During the night it did not cool down much either. Luckily we have an electric fan which I connected to our 240 volt inverter and we were able to get a good nights rest with cool air blowing over us. With the weather forecast advising all and sundry that we were now in for a number of days of extreme heat we decided that we should travel during the day, find a caravan park and have the luxury of airconditioning in both vehicles. And that is what we did.
Menindee Community Township is a neat little place with a number of houses, shops and a pub. We did a drive a round but there was nothing of interest for us and we moved on.
The road south started off with a speckled bitumen appearance which seemed that cracks in the road surface had been filled each and every day. The bitumen ran out at the council boundary and from there on it was gravel to Pooncarie and beyond. We stopped at the Post Office at Pooncarie and made enquiries about a mates children who live there and with the right information we caught up with Emma and Tony for a cuppa and a natter.
From Pooncarie the countryside flattens out along the reached of the river and a wide expanse of wheat fields are seen along the way. Mallee Trees and River Gums line the friges of the fields the last remnants after land clearing.
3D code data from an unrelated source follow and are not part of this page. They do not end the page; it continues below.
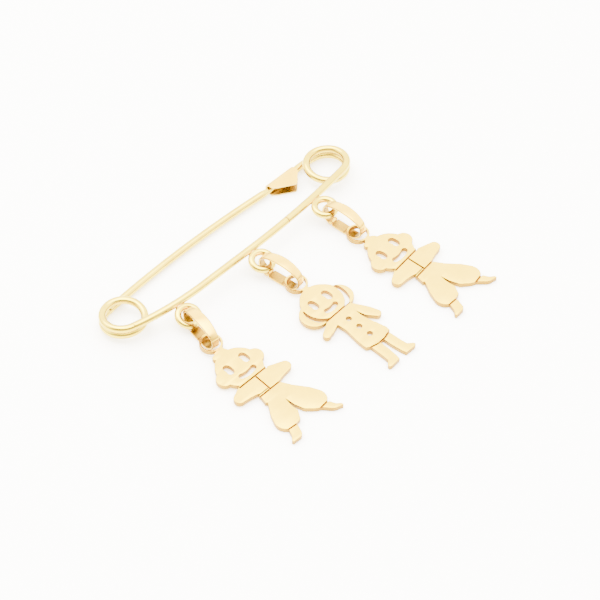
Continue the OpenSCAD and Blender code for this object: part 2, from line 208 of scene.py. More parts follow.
# Millimetres and degrees, as the solids have them. The line through both coils' axes lies at PIN_Y, the
# bar runs BAR_OUT in front of it, and NEEDLE_Z is the height of the needle's middle.
PIN_Y, NEEDLE_Z = 15.273, 0.9
WIRE_D, COIL_R, COIL_SPAN, PITCH = 1.22, 3.19, 44.13, 1.27
BAR_OUT, SLOPE_LEFT, SLOPE_RIGHT = 4.76, 15, 8.2
NEEDLE_SLOPE, NEEDLE_BOW_R, NEEDLE_LEN, TIP_LEN, TIP_D = 5.55, 187, 33.6, 4.2, 0.26
STUB_SLOPE, STUB_BOW_R, STUB_LEN = 12, 15, 6.4
LEAN = asin(PITCH / (4 * COIL_R))
TOP_Z = NEEDLE_Z + 1.5 * PITCH
SIDE_X = COIL_SPAN / 2
HALF_TURN_STEPS, BOW_STEPS, STUB_STEPS, NEEDLE_STEPS, TIP_STEPS = 64, 40, 24, 60, 12


def half_turn_z(k):
    """Height of half turn k of a coil where it crosses the coil's middle: 0 is the top one, with the bar."""
    return TOP_Z - PITCH * (0.25 + 0.5 * k)


def bow_offset(slope):
    """How far the middle of the bar's bow lies from the coil's axis, for the bow's slope at the coil."""
    return (BAR_OUT - COIL_R) / (1 - cos(radians(slope)))


def bar_place(x):
    """Middle of the bar's wire at x along the pin."""
    slope = SLOPE_LEFT if x < 0 else SLOPE_RIGHT
    offset = bow_offset(slope)
    past = max(0, abs(x) - (SIDE_X - offset * sin(radians(slope))))
    out = offset * cos(radians(slope)) - sqrt((offset + COIL_R) ** 2 - past * past)
    return Vector((x, out * cos(LEAN), half_turn_z(0) - out * sin(LEAN)))


# Wire

# A station is its place, its direction and its radius, in the pin's own frame. Each run is worked out for
# the left coil, and the right side takes it flipped.

def arc(k, centre, r, start, stop, steps, first=0):
    """Stations along an arc in the leaning plane of half turn k."""
    stations = []
    for i in range(first, steps + 1):
        a = radians(start + (stop - start) * i / steps)
        x, y = centre[0] + r * cos(a), centre[1] + r * sin(a)
        turn = 1 if stop > start else -1
        dx, dy = -turn * sin(a), turn * cos(a)
        rise = (-1 if k % 2 == 0 else 1) * sin(LEAN)
        stations.append((Vector((x, y * cos(LEAN), half_turn_z(k) + rise * y)),
                         Vector((dx, dy * cos(LEAN), rise * dy)), WIRE_D / 2))
    return stations


def flipped(stations):
    """The stations on the other side of the pin."""
    return [(Vector((-p.x, p.y, p.z)), Vector((-d.x, d.y, d.z)), r) for p, d, r in stations]


def backward(stations):
    """The stations from the last to the first."""
    return [(p, -d, r) for p, d, r in reversed(stations)]


def bar_bow(slope):
    """The bow that takes the bar out from its coil to where it runs straight."""
    offset = bow_offset(slope)
    centre = (-SIDE_X + offset * sin(radians(slope)), offset * cos(radians(slope)))
    return arc(0, centre, offset + COIL_R, 270 - slope, 270, BOW_STEPS)


def coil(bar_slope, end_slope, first=0):
    """One and a half turns, from the bar's slope down to the slope of what leaves the coil below."""
    axis = (-SIDE_X, 0)
    return (arc(0, axis, COIL_R, 270 - bar_slope, 90, HALF_TURN_STEPS, first)
            + arc(1, axis, COIL_R, 90, -90, HALF_TURN_STEPS, 1)
            + arc(2, axis, COIL_R, 270, 90 + end_slope, HALF_TURN_STEPS, 1))


def low_bow(slope, r, length, steps, first=0):
    """The shallow bow in which the needle or the stub leaves its coil."""
    centre = (-SIDE_X + (r - COIL_R) * sin(radians(slope)), (COIL_R - r) * cos(radians(slope)))
    return arc(2, centre, r, 90 + slope, 90 + slope - degrees(length / r), steps, first)


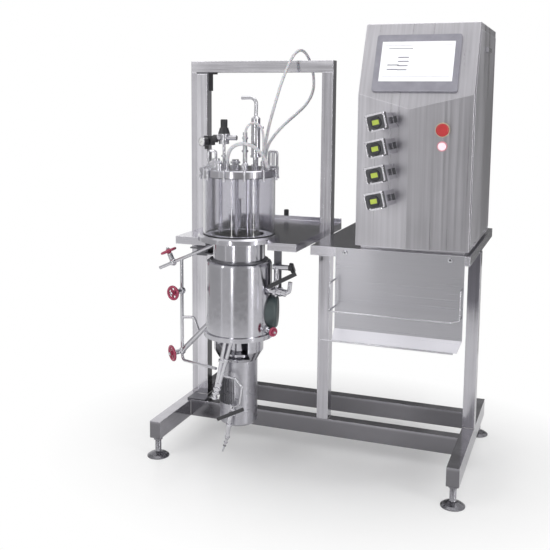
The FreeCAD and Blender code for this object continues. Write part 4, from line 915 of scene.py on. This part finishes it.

The gravel road was quite good and I sat on about 70kmh and before long we had arrived in Wentworth and booked in to the Willow Bend Caravan Park and were given a site right by the Darling River. The next four days were either spent driving around in the morning to visit eating houses or merchants of quaint attire (Pet Stuff), sitting in the river till our fingers crinkled or spending time hiding in the caravan. The van’s air-conditioning was our saviour and we kept it running 24 hours per day. The area where we were camped experienced two days of 45C and two days of 46C with a minimum temperature of 30C at night.
Come Saturday and we got away early, having hooked up the night before when it was cooler. We took the Perry Hills Road north and west of Wentworth towards Renmark. The first 24km was sealed, then there was good gravel road for 98km and thereafter 3o km of corrugations. Close to Renmark we came across the Calpernum Mallee Supersite on the side of the road. The Calperum Mallee Supersite has established and reinforced research infrastructure that can measure and monitor the condition of a nationally iconic region. It is linked to the Australian Supersite.
We caught up with our friends Glenn and Sadie in Berri. Blaise was invited into the house and disgraced herself. Never done that before. Glenn was very forgiving. After leaving Berri we swung in to our favourite Fruit and Veg stall on the Sturt Highway and stocked up on goodies for the next week. We bypassed the need to cross the river again by backtracking towards Monash and then taking the top road to Morgan.
After home made pies for lunch and other refreshments from the Morgan Bakery we were heading home along the straight run to Burra. Jude took over the wheel here as I was feeling sleepy. Near the Burra Hills we remarked that the rain forecast looked thin on the ground as there were only one or two clouds about but by the time we had crossed the range the clouds were more plentiful and the closer we came to home the clouds took on a rain bearing appearance. By this time I had taken over the wheel again and it was only a few kilometres north of Mt Bryan when I saw a Road Train approaching in the distance.
Then on the bend this Toyota Ute overtakes the Road Train.
200 metres…we are both doing over 90…….decisions must be made and fast
Luckily there was a wide entrance to a farm house on my left…I braked hard and then left the road. I had a tail as well and I could hear his tyres squeal
Whoosh and the whole moving mass passed us safely
Physically drained by our adrenalin rush, we steadied the wheel and made for home. Once I had the van parked in its usual spot, we left the rig hooked up and ducked inside to the air-conditioning as the temperature was still a steady 42C. Unhitching could wait until later when it was cooler.